Once you’ve gotten to know some winemakers locally, ask around about working on a grape harvest or apprenticing in the fermentation process. You could wind up following the path of Jo Ahearne. Ahearne is a Master of Wine (MW), a qualification that is recognized worldwide as one of the highest achievements in the wine industry with only about 500 recipients since the designation’s founding in 1951. Ahearne is one of the few female winemakers to hold this title. She has over 20 years of experience in the wine industry and has worked in various roles, including as a winemaker, consultant, and educator.

After working in the most famous wine regions in the world, she chose to relocate to Hvar in 2014, and from 2016 to 2021 was making wines for the Svirče Cooperative, producing wines from indigenous grape varieties, including Plavac Mali, Bogdanuša, and Pošip. Ahearne earned a reputation for her commitment to using sustainable winemaking practices and showcasing the unique characteristics of the Hvar terroir in the wines she produces.

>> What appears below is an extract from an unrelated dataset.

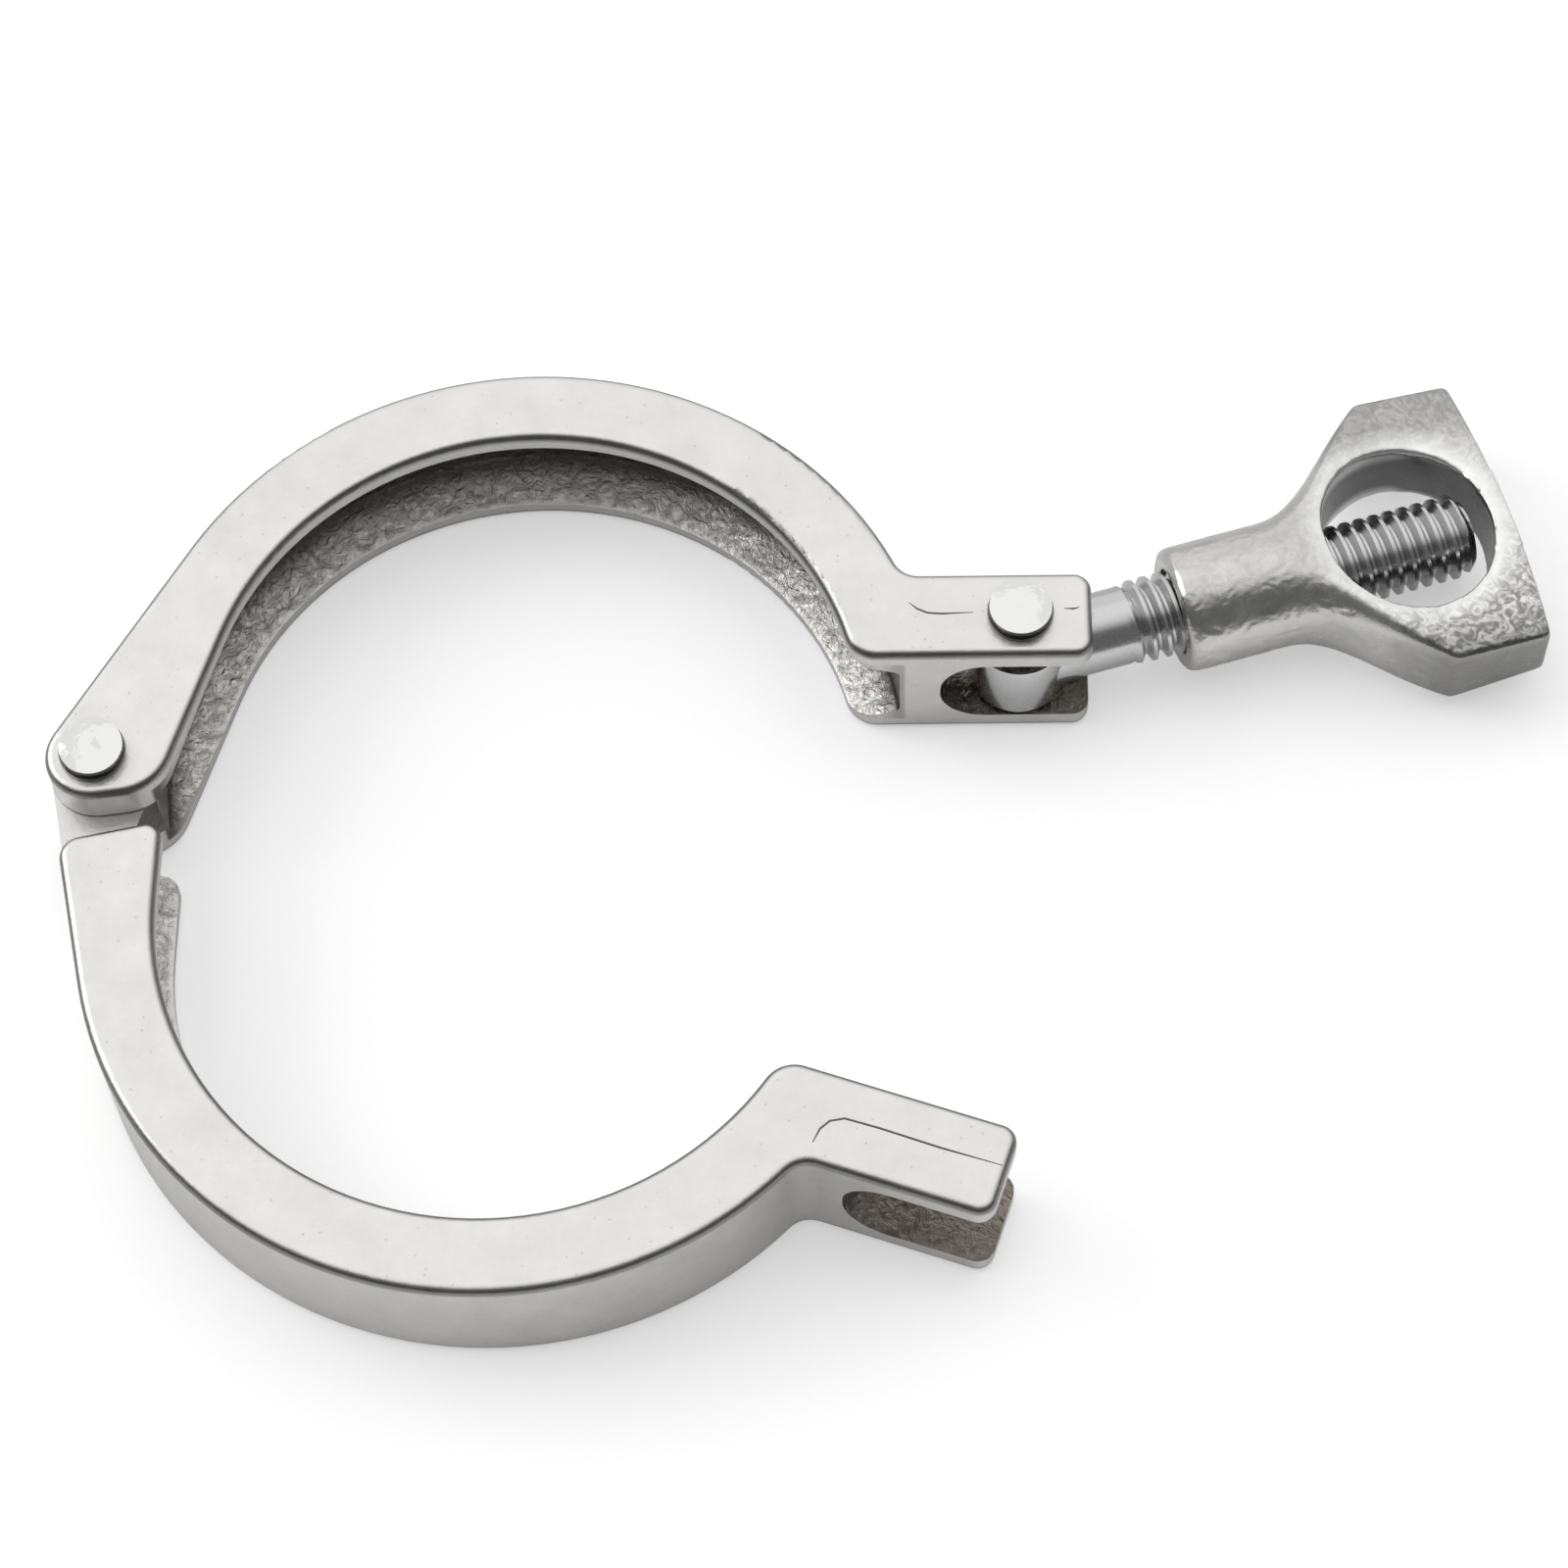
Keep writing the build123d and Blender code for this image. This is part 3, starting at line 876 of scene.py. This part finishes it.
class CLAMP_OT_wing_nut(bpy.types.Operator):
    """Makes the wing nut's blended casting with its rippled skin"""

    bl_idname = "clamp.wing_nut"
    bl_label = "Wing nut"

    def execute(self, context):
        props = context.scene.clamp_casting
        piece = copy_of("wing_nut", "wing_nut_casting")
        remesh = piece.modifiers.new("one_skin", "REMESH")
        remesh.mode = "VOXEL"
        remesh.voxel_size = 0.00022
        blend = piece.modifiers.new("blend", "SMOOTH")
        blend.factor = 0.5
        blend.iterations = 6
        settle(piece)
        self.round_off(piece)
        self.ripple(piece.data, props)
        piece.data.shade_smooth()
        piece.data.materials.clear()
        window = BOLT_EYE + BOLT_AXIS * props.window_place
        piece.data.materials.append(
            orange_peel_cast_steel("orange_peel_cast_steel", props, window)
        )
        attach(piece, "wing_nut")
        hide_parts("wing_nut")
        return {"FINISHED"}


    def round_off(self, piece):
        """Softens the outside's edges and corners, and leaves the threaded bore alone."""
        outside = piece.vertex_groups.new(name="outside")
        for vertex in piece.data.vertices:
            away = vertex.co - BOLT_EYE
            off_axis = (away - BOLT_AXIS * away.dot(BOLT_AXIS)).length
            if off_axis > OUTSIDE_SKIN:
                outside.add([vertex.index], 1.0, "REPLACE")
        soften = piece.modifiers.new("soften", "SMOOTH")
        soften.vertex_group = outside.name
        soften.factor = 0.5
        soften.iterations = 30
        settle(piece)

    def ripple(self, mesh, props):
        """Moves the skin in and out as cast ripples: strong on the head's corners, faint on
        the barrel, and none in the bore and round the window."""
        across = Vector((-BOLT_AXIS.y, BOLT_AXIS.x, 0.0))
        size = props.peel_size
        places = [vertex.co.copy() for vertex in mesh.vertices]
        normals = [Vector(normal.vector) for normal in mesh.vertex_normals]
        for i, (place, normal) in enumerate(zip(places, normals)):
            away = place - BOLT_EYE
            u, v = away.dot(BOLT_AXIS), away.dot(across)
            off_axis = math.hypot(v, away.z)
            rim = math.hypot(
                (u - props.window_place) / WINDOW_HALF_LENGTH, v / WINDOW_HALF_WIDTH
            )
            if rim < 1.12 or (
                off_axis < BORE_SKIN and u < props.window_place
            ):
                continue
            if u > HEAD_START:
                level = max(0.0, min(1.0, (abs(normal.z) - 0.90) / 0.08))
                share = min(1.0, (rim - 1.12) / 0.35) * (1.0 if v < 0 else 0.5) * level
            else:
                share = 0.28
            point = place / size
            warp = noise.noise_vector(point * 0.55) * 0.9
            fold = 1.0 - 2.2 * abs(noise.noise(point + warp))
            fold += 0.35 * noise.noise(point * 2.3 + warp)
            places[i] = place + normal * (fold - 0.4) * props.peel_height * share
        mesh.vertices.foreach_set("co", [value for place in places for value in place])
        mesh.update()


class CLAMP_OT_stage(bpy.types.Operator):
    """Sets the floor, the lights and the camera"""

    bl_idname = "clamp.stage"
    bl_label = "Stage"

    def execute(self, context):
        props = context.scene.clamp_stage
        scene = context.scene
        scene.view_settings.view_transform = "Standard"
        self.floor(context, props)
        self.world(scene)
        self.lamps(context, props)
        self.camera(context)
        return {"FINISHED"}

    def floor(self, context, props):
        mesh = bpy.data.meshes.new("floor")
        half = 3.0
        corners = [(-half, -half, 0), (half, -half, 0), (half, half, 0), (-half, half, 0)]
        mesh.from_pydata(corners, [], [(0, 1, 2, 3)])
        floor = bpy.data.objects.new("floor", mesh)
        floor.location.z = CAD_BOX[0][2] - 0.00002
        context.collection.objects.link(floor)
        material, tree = new_material("pale_paper_floor")
        rays = add_node(tree, "ShaderNodeLightPath")
        shade = add_node(
            tree, "ShaderNodeBsdfDiffuse", Color=(*srgb(props.floor_colour), 1), Roughness=1.0
        )
        mirrored = add_node(
            tree, "ShaderNodeMath",
            {0: rays.outputs["Is Glossy Ray"], 1: rays.outputs["Is Transmission Ray"]},
            operation="MAXIMUM"
        )
        mirrored = add_node(
            tree, "ShaderNodeMath", {0: mirrored.outputs[0]}, operation="MULTIPLY"
        )
        mirrored.inputs[1].default_value = props.mirrored_lift
        lift = add_node(
            tree, "ShaderNodeMath",
            {0: rays.outputs["Is Camera Ray"], 2: mirrored.outputs[0]},
            operation="MULTIPLY_ADD"
        )
        lift.inputs[1].default_value = props.floor_lift
        glow = add_node(tree, "ShaderNodeEmission", {"Strength": lift.outputs[0]})
        both = add_node(tree, "ShaderNodeAddShader", {0: shade.outputs[0], 1: glow.outputs[0]})
        add_node(tree, "ShaderNodeOutputMaterial", {"Surface": both.outputs[0]})
        mesh.materials.append(material)

    def world(self, scene):
        world = bpy.data.worlds.new("light_tent")
        world.use_nodes = True
        tree = world.node_tree
        tree.nodes.clear()
        place = add_node(tree, "ShaderNodeTexCoord")
        split = add_node(tree, "ShaderNodeSeparateXYZ", {0: place.outputs["Generated"]})
        # The tent is bright overhead and behind, and dark on the near side, where it is open
        rise = add_node(tree, "ShaderNodeMath", {0: split.outputs["Y"]}, operation="MULTIPLY")
        rise.inputs[1].default_value = 1.1
        level = add_node(
            tree, "ShaderNodeMath", {0: split.outputs["Z"], 1: rise.outputs[0]}, operation="ADD"
        )
        ramp = add_node(tree, "ShaderNodeValToRGB", {0: level.outputs[0]})
        ramp.color_ramp.elements[0].position = 0.30
        ramp.color_ramp.elements[0].color = (0.17, 0.17, 0.17, 1)
        ramp.color_ramp.elements[1].position = 0.85
        ramp.color_ramp.elements[1].color = (1.0, 1.0, 1.0, 1)
        rays = add_node(tree, "ShaderNodeLightPath")
        tint = add_node(
            tree, "ShaderNodeMix",
            {0: rays.outputs["Is Camera Ray"], 6: ramp.outputs[0]}, data_type="RGBA"
        )
        tint.inputs[7].default_value = (1, 1, 1, 1)
        glow = add_node(tree, "ShaderNodeBackground", {"Color": tint.outputs[2]})
        add_node(tree, "ShaderNodeOutputWorld", {"Surface": glow.outputs[0]})
        scene.world = world

    def lamps(self, context, props):
        for name, place, aim, size, power in (
            ("softbox_above", (0.02, 0.26, 0.60), (0.01, 0.0, 0.0), props.lamp_size, 0.14),
            ("softbox_behind", (-0.60, 0.22, 0.38), (0.01, 0.0, 0.0), 0.5, 1.8),
        ):
            lamp = bpy.data.lights.new(name, "AREA")
            lamp.shape = "SQUARE"
            lamp.size = size
            lamp.energy = power
            holder = bpy.data.objects.new(name, lamp)
            holder.location = place
            towards = Vector(aim) - Vector(place)
            holder.rotation_euler = towards.to_track_quat("-Z", "Y").to_euler()
            context.collection.objects.link(holder)

    def camera(self, context):
        lens = bpy.data.cameras.new("view")
        lens.sensor_width = 36.0
        lens.lens = 101.25
        camera = bpy.data.objects.new("view", lens)
        right = Vector((0.99711, -0.07205, -0.02400))
        up = Vector((0.07503, 0.88577, 0.45802))
        back = right.cross(up)
        turn = Matrix((right, up, back)).transposed()
        camera.matrix_world = Matrix.Translation((0.0178, -0.1888, 0.3564)) @ turn.to_4x4()
        context.collection.objects.link(camera)
        context.scene.camera = camera


class CLAMP_PT_panel(bpy.types.Panel):
    """Lists the clamp's pieces and their settings"""

    bl_label = "Clamp"
    bl_idname = "CLAMP_PT_panel"
    bl_space_type = "VIEW_3D"
    bl_region_type = "UI"
    bl_category = "Clamp"

    def draw(self, context):
        layout = self.layout
        for group in (context.scene.clamp_casting, context.scene.clamp_screw,
                      context.scene.clamp_stage):
            box = layout.box()
            for name in group.__annotations__:
                box.prop(group, name)
        for operator in OPERATORS:
            layout.operator(operator.bl_idname)


GROUPS = {"clamp_casting": ClampCasting, "clamp_screw": ClampScrew, "clamp_stage": ClampStage}
OPERATORS = (
    CLAMP_OT_arms, CLAMP_OT_seams, CLAMP_OT_pins, CLAMP_OT_swing_bolt,
    CLAMP_OT_wing_nut, CLAMP_OT_stage
)


def register():
    for group in GROUPS.values():
        bpy.utils.register_class(group)
    for name, group in GROUPS.items():
        setattr(bpy.types.Scene, name, PointerProperty(type=group))
    for operator in OPERATORS:
        bpy.utils.register_class(operator)
    bpy.utils.register_class(CLAMP_PT_panel)


def unregister():
    bpy.utils.unregister_class(CLAMP_PT_panel)
    for operator in reversed(OPERATORS):
        bpy.utils.unregister_class(operator)
    for name in GROUPS:
        delattr(bpy.types.Scene, name)
    for group in GROUPS.values():
        bpy.utils.unregister_class(group)


def main():
    register()
    bpy.ops.clamp.arms()
    bpy.ops.clamp.seams()
    bpy.ops.clamp.pins()
    bpy.ops.clamp.swing_bolt()
    bpy.ops.clamp.wing_nut()
    bpy.ops.clamp.stage()


if __name__ == "__main__":
    main()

As with wine, there are several internationally recognized olive oil producers on the island. Radojković, which has a gorgeous tasting room in Bogomolje, serves its orange-infused oil over vanilla ice cream. Trust us on this one – it’s fantastic. Uljara Božić in Svirče is also superb, as is Seca, a strikingly contemporary and attractive new tasting room presided over by Eva Marija, the dynamic scioness of the Ćurin family olive orchard in Gdinj. As a graduation present after completing her degree in agricultural science, Eva Marija’s parents gifted her 500 trees in this remote part of Hvar, which does not have electricity or running water. Undaunted, this young visionary went to work constructing a sophisticated sensibility in a deeply rural profession. A perfect example of this fusion is Seca’s tasting menu, a pairing of her highly praised oils along with innovative takes on local ingredients prepared by a private chef.

Seca’s tasting room

Seca’s tasting room

Or stay closer to civilization and get to know Magdalena Plenković in Stari Grad, another female foodie who grows most of the olives for her award-winning oil, dubbed ‘Atena,’ on the historic Stari Grad Plain.